Nitric oxide decreases stability of mRNAs encoding soluble guanylate cyclase subunits in rat pulmonary artery smooth muscle cells.

Nitric oxide stimulates soluble guanylate cyclase (sGC) to convert GTP to the intracellular second messenger cGMP. In rat pulmonary artery smooth muscle cells, sGC is an obligate heterodimer composed of alpha1 and beta1 subunits. We investigated the effect of NO donor compounds on sGC subunit gene expression in rat pulmonary artery smooth muscle cells.
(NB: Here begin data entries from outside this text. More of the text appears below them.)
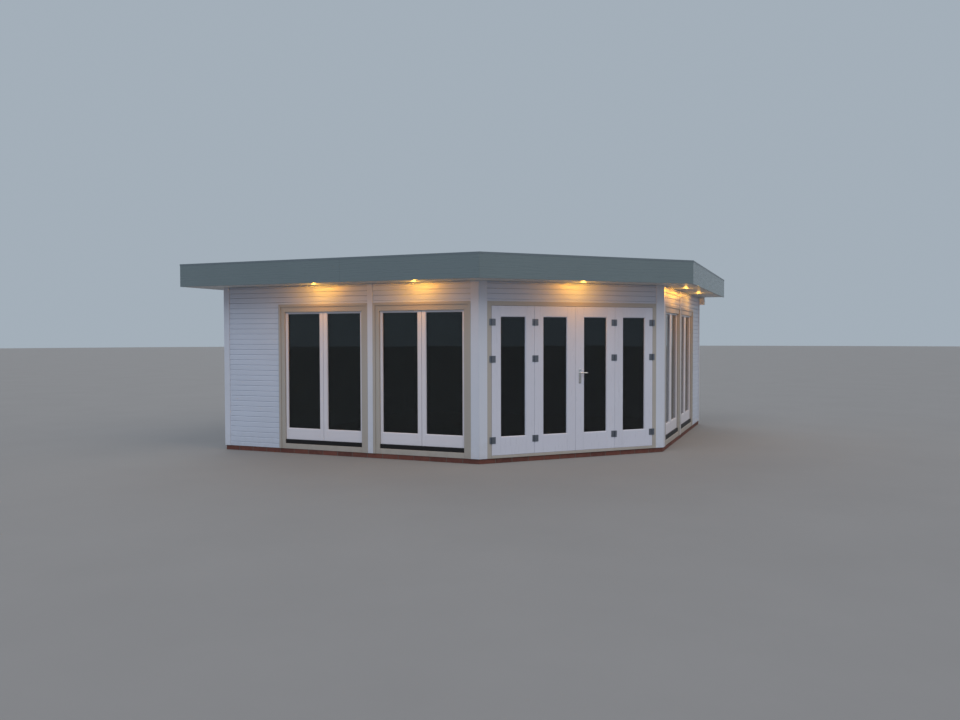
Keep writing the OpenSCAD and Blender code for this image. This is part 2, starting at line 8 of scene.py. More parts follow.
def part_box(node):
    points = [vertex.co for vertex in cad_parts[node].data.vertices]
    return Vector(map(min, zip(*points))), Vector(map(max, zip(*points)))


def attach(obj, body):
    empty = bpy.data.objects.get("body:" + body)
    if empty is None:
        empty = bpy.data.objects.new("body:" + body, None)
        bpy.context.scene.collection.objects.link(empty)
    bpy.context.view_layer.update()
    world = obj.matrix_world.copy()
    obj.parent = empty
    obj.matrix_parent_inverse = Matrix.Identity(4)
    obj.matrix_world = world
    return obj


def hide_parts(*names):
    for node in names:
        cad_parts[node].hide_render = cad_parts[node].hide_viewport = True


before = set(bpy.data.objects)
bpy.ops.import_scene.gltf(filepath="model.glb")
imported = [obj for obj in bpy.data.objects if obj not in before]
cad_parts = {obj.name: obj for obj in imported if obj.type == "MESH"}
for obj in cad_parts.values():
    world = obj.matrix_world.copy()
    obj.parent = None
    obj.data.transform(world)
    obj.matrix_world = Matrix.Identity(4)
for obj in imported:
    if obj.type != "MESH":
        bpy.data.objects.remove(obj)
scene = bpy.context.scene
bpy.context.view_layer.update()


# Brick course. One course of dark red clay bricks in cement mortar, laid on the ground
# all round the pod. The front and back rows run through at the square corners, and
# the bricks at the two blunt corners of the door wall are cut to a mitre.
left_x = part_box("left_cladding")[0].x
right_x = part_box("right_cladding")[1].x
front_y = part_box("front_cladding")[0].y
back_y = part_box("back_cladding")[1].y
corner_cut = 1.873
door_run = corner_cut * sqrt(2)
mitre_slope = tan(radians(22.5))
walls = {
    "front": (left_x, front_y, 0, right_x - left_x - corner_cut),
    "door": (right_x - corner_cut, front_y, 45, door_run),
    "right": (right_x, front_y + corner_cut, 90, back_y - front_y - corner_cut),
    "back": (right_x, back_y, 180, right_x - left_x),
    "left": (left_x, back_y, 270, back_y - front_y),
}


def stand_on(wall, along=0):
    """X runs along the wall from its left end, seen from outside, and Y into the room."""
    x, y, turn, _ = walls[wall]
    return (Matrix.Translation((x, y, 0)) @ Matrix.Rotation(radians(turn), 4, "Z")
        @ Matrix.Translation((along, 0, 0)))


def on_plan(wall, points):
    """Points given along the wall and into the room, put on the pod's plan."""
    place = stand_on(wall)
    return [(place @ Vector((s, d, 0))).to_2d() for s, d in points]


def add_length(shape, near, far, tone=0.5):
    """A solid between two matching rings of points; tone is its shade among its neighbours."""
    shade = shape.faces.layers.float.get("tone") or shape.faces.layers.float.new("tone")
    ends = [[shape.verts.new(point) for point in ring] for ring in (near, far)]
    faces = [shape.faces.new(ends[0]), shape.faces.new(ends[1][::-1])]
    for i in range(len(near)):
        j = (i + 1) % len(near)
        faces.append(shape.faces.new((ends[0][j], ends[0][i], ends[1][i], ends[1][j])))
    for face in faces:
        face[shade] = tone
    bmesh.ops.recalc_face_normals(shape, faces=faces)


def add_prism(shape, plan, z0, z1, tone=0.5):
    add_length(shape, [(x, y, z0) for x, y in plan], [(x, y, z1) for x, y in plan], tone)


sharp_turn, smallest_edge = 0.52, 0.000005


def ease_edges(shape, width, steps=2):
    """Takes the sharp arris off wherever two faces meet at more than about 30 degrees."""
    edges = [e for e in shape.edges if len(e.link_faces) == 2 and e.calc_face_angle(0) > sharp_turn]
    bmesh.ops.bevel(shape, geom=edges, offset=width, segments=steps, profile=0.5, affect="EDGES",
        clamp_overlap=True)
    bmesh.ops.dissolve_degenerate(shape, dist=smallest_edge, edges=shape.edges)


def as_mesh(name, shape):
    mesh = bpy.data.meshes.new(name)
    shape.to_mesh(mesh)
    shape.free()
    return mesh


def add_object(name, data):
    made = bpy.data.objects.new(name, data)
    scene.collection.objects.link(made)
    return made


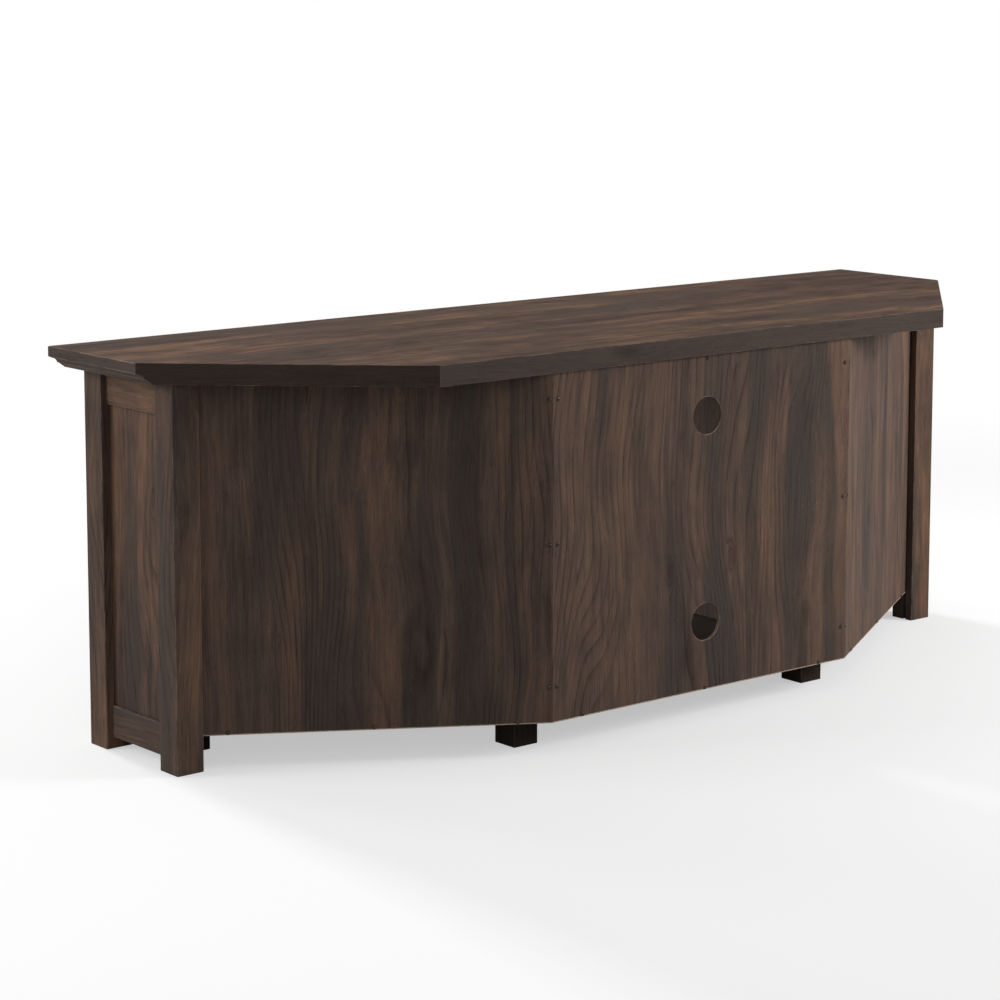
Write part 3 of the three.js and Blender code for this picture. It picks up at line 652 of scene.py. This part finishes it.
def show_raw_board(mesh, low, high):
    """Bares the sawn lower edge of a back panel, where the print is chipped, and the walls of its holes"""
    everything = mesh.verts[:] + mesh.edges[:] + mesh.faces[:]
    line = Vector((0, 0, low.z + sawn_strip))
    bmesh.ops.bisect_plane(mesh, geom=everything, dist=weld_distance, plane_co=line, plane_no=(0, 0, 1))
    mesh.normal_update()
    widest = max(mesh.faces, key=lambda face: face.calc_area())
    facing = widest.normal.copy()
    for face in mesh.faces:
        middle = face.calc_center_median()
        across = abs(face.normal.dot(facing)) < math.sin(sharp_angle)
        margins = (middle.x - low.x, high.x - middle.x, middle.z - low.z, high.z - middle.z)
        inside = min(margins) > back_board_margin
        face.material_index = 1 if middle.z < line.z else 2 if across and inside else 0


def board_finish(node):
    """The main finish of a board: darker walnut as painted shade on the bay's bottom panel and the feet,
    plain on the edge-banded boards
    """
    if node.endswith(PAINTED_SHADE_ENDINGS):
        return painted_shade_finish
    return band_finish if node.endswith(EDGE_ENDINGS) else FINISHES[SLOT_OF[node]]


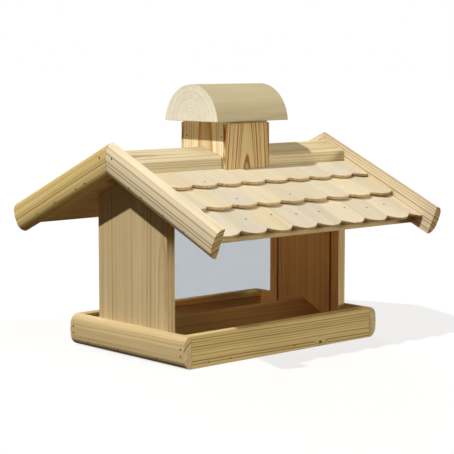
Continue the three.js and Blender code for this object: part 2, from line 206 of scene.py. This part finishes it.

Sodium nitroprusside and S-nitroso-glutathione decreased sGC subunit mRNA and protein levels, as well as sGC enzyme activity. 1H-[1,2,4]oxadiazolo[4,3-a]quinoxalin-1-one, an sGC inhibitor, blocked the effect of sodium nitroprusside on sGC subunit gene expression, whereas 8-bromo cGMP decreased subunit mRNA levels, demonstrating that NO-mediated decrease in sGC subunit mRNA levels is cGMP-dependent. sGC subunit mRNA levels decreased more rapidly in rat pulmonary artery smooth muscle cells exposed to NO than in cells exposed to actinomycin D, suggesting that NO decreases sGC subunit mRNA stability. Actinomycin D and cycloheximide blocked the ability of NO to decrease sGC subunit mRNA levels. These results demonstrate that NO decreases sGC subunit mRNA stability via a transcription- and translation-dependent mechanism.[1]